Le ministère turc des Affaires étrangères, quant à lui, a adopté un ton plus mesuré, exprimant l’espoir que cette élection profite à “l’île toute entière”. Cette déclaration, bien que diplomatique, laisse entrevoir une volonté de maintenir un dialogue avec le nouveau président chypriote turc.

Acteur Position
Tufan Erhürman Favorable à une réunification fédérale
Ersin Tatar Soutien à une solution à deux États
Turquie Défend les intérêts de la RTCN, mais divisée sur la réponse

Les défis à venir

Pour Tufan Erhürman, le chemin vers la réunification est semé d’embûches. Il devra naviguer entre les attentes de la population chypriote turque, les pressions d’Ankara et les exigences de la République de Chypre. La question du statut des troupes turques sur l’île, par exemple, reste un point de friction majeur.

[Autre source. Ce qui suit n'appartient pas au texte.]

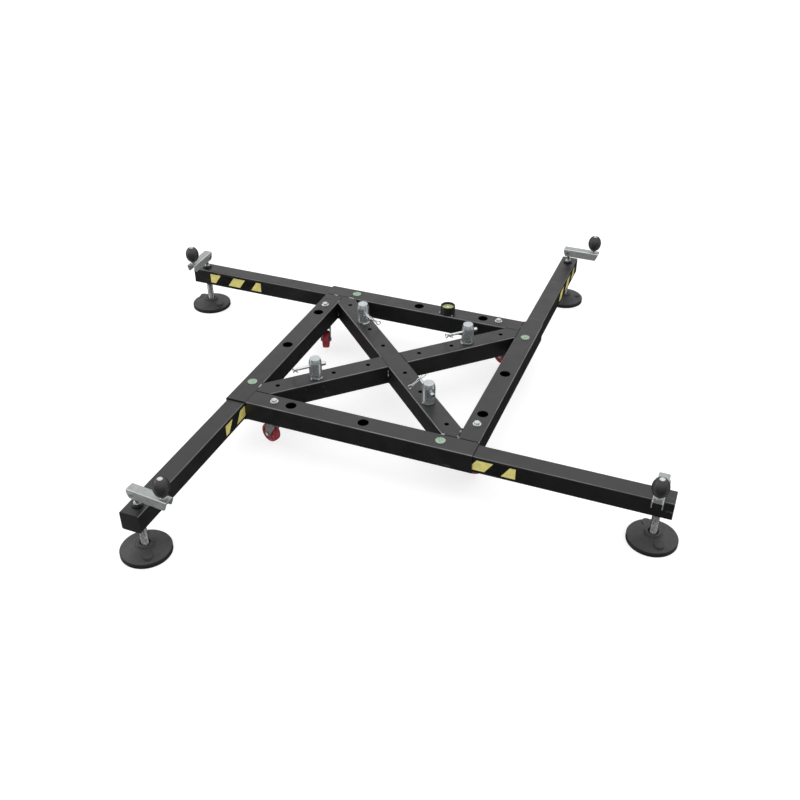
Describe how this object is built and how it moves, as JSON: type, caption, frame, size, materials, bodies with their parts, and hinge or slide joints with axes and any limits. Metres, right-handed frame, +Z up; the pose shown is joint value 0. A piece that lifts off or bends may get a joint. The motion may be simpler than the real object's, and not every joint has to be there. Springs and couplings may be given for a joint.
{
  "type": "truss tower ground base",
  "caption": "Square ground base for a truss tower: crossed steel tubes with upright pinned posts, castors, levels, and pull-out outriggers with crank jacks.",
  "frame": {"origin": "on the floor, at the centre of the square frame", "axes": "+Z up from the floor; +X along the front outrigger's slide, out of its sleeve; +Y from the front sleeve to the back sleeve"},
  "size_m": [2.342, 2.342, 0.343],
  "materials": {
    "frame_paint": "satin black paint",
    "leg_paint": "satin black paint",
    "foot_paint": "satin black paint on a casting",
    "post_zinc": "bright turned and plated",
    "pin_zinc": "plated",
    "clip_wire": "spring wire",
    "bolt_zinc": "zinc plated",
    "screw_zinc": "zinc plated",
    "lever_zinc": "zinc plated pressing",
    "ball_steel": "greased steel",
    "knob_plastic": "black phenolic",
    "fork_zinc": "zinc plated pressing",
    "wheel_red": "crimson polyurethane",
    "vial_green": "dark green moulding",
    "vial_green_clear": "pale green translucent",
    "level_black": "black moulding",
    "level_clear": "pale yellow-green translucent"
  },
  "bodies": {
    "frame": {"sleeve_front": "frame_paint", "sleeve_right": "frame_paint", "sleeve_back": "frame_paint", "sleeve_left": "frame_paint", "diagonal_long": "frame_paint", "diagonal_half_left": "frame_paint", "diagonal_half_right": "frame_paint", "truss_posts": "post_zinc", "castor_bolts": "bolt_zinc", "castor_bearing_plates": "fork_zinc", "outrigger_clamp_screws": "bolt_zinc", "vial_bodies": "vial_green", "vial_lenses": "vial_green_clear", "level_housing": "level_black", "level_lens": "level_clear"},
    "leg_front": {"outrigger_front": "leg_paint"},
    "ball_front": {"swivel_ball_front": "ball_steel"},
    "spindle_front": {"jack_spindle_front": "screw_zinc", "crank_pin_front": "bolt_zinc"},
    "lever_front": {"crank_lever_front": "lever_zinc"},
    "knob_front": {"crank_knob_front": "knob_plastic"},
    "foot_front": {"foot_plate_front": "foot_paint"},
    "castor_front": {"castor_fork_front": "fork_zinc"},
    "wheel_front": {"castor_wheel_front": "wheel_red"},
    "pin_front": {"post_pin_front": "pin_zinc"},
    "clip_front": {"spring_clip_front": "clip_wire"},
    "leg_right": {"outrigger_right": "leg_paint"},
    "ball_right": {"swivel_ball_right": "ball_steel"},
    "spindle_right": {"jack_spindle_right": "screw_zinc", "crank_pin_right": "bolt_zinc"},
    "lever_right": {"crank_lever_right": "lever_zinc"},
    "knob_right": {"crank_knob_right": "knob_plastic"},
    "foot_right": {"foot_plate_right": "foot_paint"},
    "castor_right": {"castor_fork_right": "fork_zinc"},
    "wheel_right": {"castor_wheel_right": "wheel_red"},
    "pin_right": {"post_pin_right": "pin_zinc"},
    "clip_right": {"spring_clip_right": "clip_wire"},
    "leg_back": {"outrigger_back": "leg_paint"},
    "ball_back": {"swivel_ball_back": "ball_steel"},
    "spindle_back": {"jack_spindle_back": "screw_zinc", "crank_pin_back": "bolt_zinc"},
    "lever_back": {"crank_lever_back": "lever_zinc"},
    "knob_back": {"crank_knob_back": "knob_plastic"},
    "foot_back": {"foot_plate_back": "foot_paint"},
    "castor_back": {"castor_fork_back": "fork_zinc"},
    "wheel_back": {"castor_wheel_back": "wheel_red"},
    "pin_back": {"post_pin_back": "pin_zinc"},
    "clip_back": {"spring_clip_back": "clip_wire"},
    "leg_left": {"outrigger_left": "leg_paint"},
    "ball_left": {"swivel_ball_left": "ball_steel"},
    "spindle_left": {"jack_spindle_left": "screw_zinc", "crank_pin_left": "bolt_zinc"},
    "lever_left": {"crank_lever_left": "lever_zinc"},
    "knob_left": {"crank_knob_left": "knob_plastic"},
    "foot_left": {"foot_plate_left": "foot_paint"},
    "castor_left": {"castor_fork_left": "fork_zinc"},
    "wheel_left": {"castor_wheel_left": "wheel_red"},
    "pin_left": {"post_pin_left": "pin_zinc"},
    "clip_left": {"spring_clip_left": "clip_wire"}
  },
  "joints": [
    {"name": "outrigger_slide_front", "type": "slide", "parent": "frame", "child": "leg_front", "axis": [1, 0, 0], "range_m": [-0.515, 0]},
    {"name": "jack_lift_front", "type": "slide", "parent": "leg_front", "child": "ball_front", "axis": [0, 0, 1], "range_m": [-0.025, 0.08]},
    {"name": "crank_turn_front", "type": "hinge", "parent": "ball_front", "child": "spindle_front", "pos_m": [1.086, -0.43, 0.15], "axis": [0, 0, 1], "range_deg": [-1801, 5761]},
    {"name": "foot_tilt_front", "type": "hinge", "parent": "ball_front", "child": "foot_front", "pos_m": [1.086, -0.43, 0.022], "axis": [1, 0, 0], "range_deg": [-8, 8]},
    {"name": "crank_fold_front", "type": "hinge", "parent": "spindle_front", "child": "lever_front", "pos_m": [1.086, -0.43, 0.251], "axis": [-1, 0, 0], "range_deg": [0, 95]},
    {"name": "knob_spin_front", "type": "hinge", "parent": "lever_front", "child": "knob_front", "pos_m": [1.086, -0.542, 0.309], "axis": [0, 0, 1], "continuous": true},
    {"name": "castor_swivel_front", "type": "hinge", "parent": "frame", "child": "castor_front", "pos_m": [-0.293, -0.43, 0.1], "axis": [0, 0, 1], "continuous": true},
    {"name": "wheel_spin_front", "type": "hinge", "parent": "castor_front", "child": "wheel_front", "pos_m": [-0.32326, -0.41958, 0.0535], "axis": [-0.3256, -0.9455, 0], "continuous": true},
    {"name": "pin_turn_front", "type": "hinge", "parent": "frame", "child": "pin_front", "pos_m": [0.225, -0.225, 0.253], "axis": [-0.7071, 0.7071, 0], "range_deg": [-5, 250]},
    {"name": "clip_pull_front", "type": "slide", "parent": "pin_front", "child": "clip_front", "axis": [-0.593, -0.593, -0.5446], "range_m": [0, 0.045]},
    {"name": "outrigger_slide_right", "type": "slide", "parent": "frame", "child": "leg_right", "axis": [0, 1, 0], "range_m": [-0.515, 0]},
    {"name": "jack_lift_right", "type": "slide", "parent": "leg_right", "child": "ball_right", "axis": [0, 0, 1], "range_m": [-0.025, 0.08]},
    {"name": "crank_turn_right", "type": "hinge", "parent": "ball_right", "child": "spindle_right", "pos_m": [0.43, 1.086, 0.15], "axis": [0, 0, 1], "range_deg": [-1801, 5761]},
    {"name": "foot_tilt_right", "type": "hinge", "parent": "ball_right", "child": "foot_right", "pos_m": [0.43, 1.086, 0.022], "axis": [0, 1, 0], "range_deg": [-8, 8]},
    {"name": "crank_fold_right", "type": "hinge", "parent": "spindle_right", "child": "lever_right", "pos_m": [0.43, 1.086, 0.251], "axis": [0, -1, 0], "range_deg": [0, 95]},
    {"name": "knob_spin_right", "type": "hinge", "parent": "lever_right", "child": "knob_right", "pos_m": [0.542, 1.086, 0.309], "axis": [0, 0, 1], "continuous": true},
    {"name": "castor_swivel_right", "type": "hinge", "parent": "frame", "child": "castor_right", "pos_m": [0.43, -0.293, 0.1], "axis": [0, 0, 1], "continuous": true},
    {"name": "wheel_spin_right", "type": "hinge", "parent": "castor_right", "child": "wheel_right", "pos_m": [0.44094, -0.32307, 0.0535], "axis": [0.9397, 0.342, 0], "continuous": true},
    {"name": "pin_turn_right", "type": "hinge", "parent": "frame", "child": "pin_right", "pos_m": [0.225, 0.225, 0.253], "axis": [-0.7071, -0.7071, 0], "range_deg": [-240, 5]},
    {"name": "clip_pull_right", "type": "slide", "parent": "pin_right", "child": "clip_right", "axis": [-0.6124, 0.6124, -0.5], "range_m": [0, 0.045]},
    {"name": "outrigger_slide_back", "type": "slide", "parent": "frame", "child": "leg_back", "axis": [-1, 0, 0], "range_m": [-0.515, 0]},
    {"name": "jack_lift_back", "type": "slide", "parent": "leg_back", "child": "ball_back", "axis": [0, 0, 1], "range_m": [-0.025, 0.08]},
    {"name": "crank_turn_back", "type": "hinge", "parent": "ball_back", "child": "spindle_back", "pos_m": [-1.086, 0.43, 0.15], "axis": [0, 0, 1], "range_deg": [-1801, 5761]},
    {"name": "foot_tilt_back", "type": "hinge", "parent": "ball_back", "child": "foot_back", "pos_m": [-1.086, 0.43, 0.022], "axis": [-1, 0, 0], "range_deg": [-8, 8]},
    {"name": "crank_fold_back", "type": "hinge", "parent": "spindle_back", "child": "lever_back", "pos_m": [-1.086, 0.43, 0.251], "axis": [-0.9994, -0.0349, 0], "range_deg": [0, 95]},
    {"name": "knob_spin_back", "type": "hinge", "parent": "lever_back", "child": "knob_back", "pos_m": [-1.08209, 0.31807, 0.309], "axis": [0, 0, 1], "continuous": true},
    {"name": "castor_swivel_back", "type": "hinge", "parent": "frame", "child": "castor_back", "pos_m": [0.293, 0.43, 0.1], "axis": [0, 0, 1], "continuous": true},
    {"name": "wheel_spin_back", "type": "hinge", "parent": "castor_back", "child": "wheel_back", "pos_m": [0.32307, 0.41906, 0.0535], "axis": [0.342, 0.9397, 0], "continuous": true},
    {"name": "pin_turn_back", "type": "hinge", "parent": "frame", "child": "pin_back", "pos_m": [-0.225, 0.225, 0.253], "axis": [0.7071, -0.7071, 0], "range_deg": [-4, 250]},
    {"name": "clip_pull_back", "type": "slide", "parent": "pin_back", "child": "clip_back", "axis": [0.5337, 0.5337, -0.6561], "range_m": [0, 0.045]},
    {"name": "outrigger_slide_left", "type": "slide", "parent": "frame", "child": "leg_left", "axis": [0, -1, 0], "range_m": [-0.515, 0]},
    {"name": "jack_lift_left", "type": "slide", "parent": "leg_left", "child": "ball_left", "axis": [0, 0, 1], "range_m": [-0.025, 0.08]},
    {"name": "crank_turn_left", "type": "hinge", "parent": "ball_left", "child": "spindle_left", "pos_m": [-0.43, -1.086, 0.15], "axis": [0, 0, 1], "range_deg": [-1801, 5761]},
    {"name": "foot_tilt_left", "type": "hinge", "parent": "ball_left", "child": "foot_left", "pos_m": [-0.43, -1.086, 0.022], "axis": [0, -1, 0], "range_deg": [-8, 8]},
    {"name": "crank_fold_left", "type": "hinge", "parent": "spindle_left", "child": "lever_left", "pos_m": [-0.43, -1.086, 0.251], "axis": [-0.0872, -0.9962, 0], "range_deg": [0, 95]},
    {"name": "knob_spin_left", "type": "hinge", "parent": "lever_left", "child": "knob_left", "pos_m": [-0.31843, -1.09576, 0.309], "axis": [0, 0, 1], "continuous": true},
    {"name": "castor_swivel_left", "type": "hinge", "parent": "frame", "child": "castor_left", "pos_m": [-0.43, 0.293, 0.1], "axis": [0, 0, 1], "continuous": true},
    {"name": "wheel_spin_left", "type": "hinge", "parent": "castor_left", "child": "wheel_left", "pos_m": [-0.41853, 0.26312, 0.0535], "axis": [0.9336, 0.3584, 0], "continuous": true},
    {"name": "pin_turn_left", "type": "hinge", "parent": "frame", "child": "pin_left", "pos_m": [-0.225, -0.225, 0.253], "axis": [-0.7071, -0.7071, 0], "range_deg": [-240, 5]},
    {"name": "clip_pull_left", "type": "slide", "parent": "pin_left", "child": "clip_left", "axis": [-0.6124, 0.6124, -0.5], "range_m": [0, 0.045]}
  ],
  "couplings": [
    {"joint": "crank_turn_front", "follows": "jack_lift_front", "rad_per_m": 1256.6},
    {"joint": "crank_turn_right", "follows": "jack_lift_right", "rad_per_m": 1256.6},
    {"joint": "crank_turn_back", "follows": "jack_lift_back", "rad_per_m": 1256.6},
    {"joint": "crank_turn_left", "follows": "jack_lift_left", "rad_per_m": 1256.6}
  ]
}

De plus, la RTCN fait face à des défis internes, notamment économiques. La dépendance vis-à-vis de la Turquie limite son autonomie, et Erhürman devra trouver un équilibre entre coopération avec Ankara et affirmation de l’identité chypriote turque. Son expérience en tant que Premier ministre pourrait l’aider à relever ces défis, mais le temps jouera contre lui.

Un espoir pour l’île ?

L’élection de Tufan Erhürman marque un moment charnière pour Chypre-Nord. En plaçant un partisan de la réunification à la tête de la RTCN, les électeurs ont exprimé leur désir de changement. Mais ce scrutin est aussi un rappel des complexités géopolitiques qui entourent l’île. Entre l’influence turque, les aspirations locales et les défis de la réunification, Erhürman aura fort à faire.

Pour l’heure, les regards se tournent vers ses premières décisions. Relancera-t-il les négociations avec la République de Chypre ? Parviendra-t-il à maintenir un dialogue constructif avec Ankara ? Une chose est sûre : ce scrutin a redonné espoir à ceux qui rêvent d’une Chypre unie, mais le chemin reste long et incertain.